Susan Cooper said she was “grateful” homes could replace schools, but added, “five times the legal amount (of homes at the site) is asking a lot of the people in the area. This does not fit in with anything nearby. It looks like a compound.”
Lisa Zayac said, “Nobody has an issue with homes (on the property), but 48 is too many homes. We have zoning laws for a reason. … (This plan) won’t improve our quality of life. I am worried about our wells and septics.”
After the public comment portion of the meeting was closed, Jennings asked if Eichorn could address the board. Eichorn came forward and identified himself as the managing member of Bellevue Estates, LLC.

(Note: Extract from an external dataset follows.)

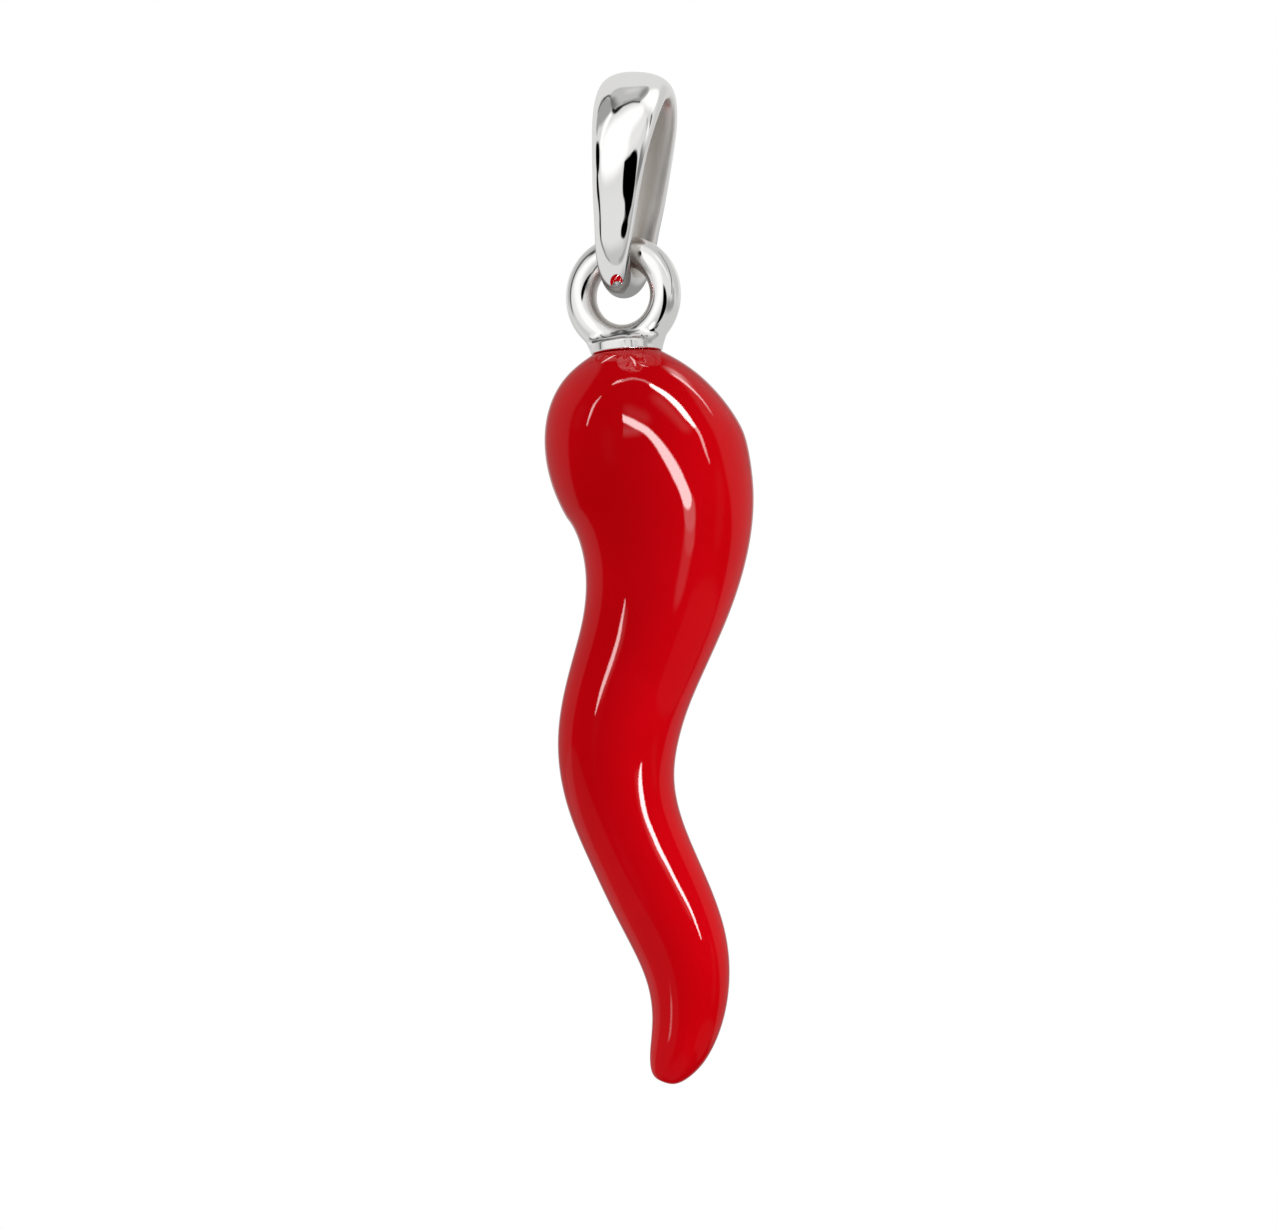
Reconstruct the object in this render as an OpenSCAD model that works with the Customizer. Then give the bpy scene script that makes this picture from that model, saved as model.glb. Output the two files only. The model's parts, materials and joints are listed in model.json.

Eichorn said the plan to build 48 homes at 443 Leesville Road was not his idea. He explained he is the developer of three other private schools on Leesville Road (near a QuickChek convenience store) that have received approval from the Planning Board.
Eichorn said that during the public hearings before the Planning Board regarding those three private schools, residents approached him and asked him to reconsider his plan to build four private schools at 443 Leesville Road.
“My plan for the four private schools (at 443 Leesville Road) is fully compliant, but I asked my professionals to come up with a residential plan” at that location in response to the residents’ requests, he said.
Eichorn acknowledged he was attempting to maximize the number of homes on the 31-acre tract and said proposing homes instead of schools “was a compromise on my part. I would make a lot more money building four schools on 5-acre to 7-acre lots.”
He said the application for 48 homes was the compromise and was not a threat to the community.
Eichorn said that during the next five to seven years, Jackson may see requests for 60 to 70 new private schools.
Board members discussed Bellevue Estates’ request for the density variance. Some members said they believed a vote to approve the density variance would amount to rezoning the property, which falls under the purview of the Township Council.
Shortly after 11 p.m., a motion was made to deny the density variance application and subsequently approved in the 5-1 vote.
A recent Planning Board agenda indicated the Bellevue Estates, LLC, proposal to construct four private schools at 443 Leesville Road (a permitted use) was scheduled to be heard by the board on Aug. 15.
As of Aug. 4, the Aug. 15 meeting agenda had not been posted on the municipal website.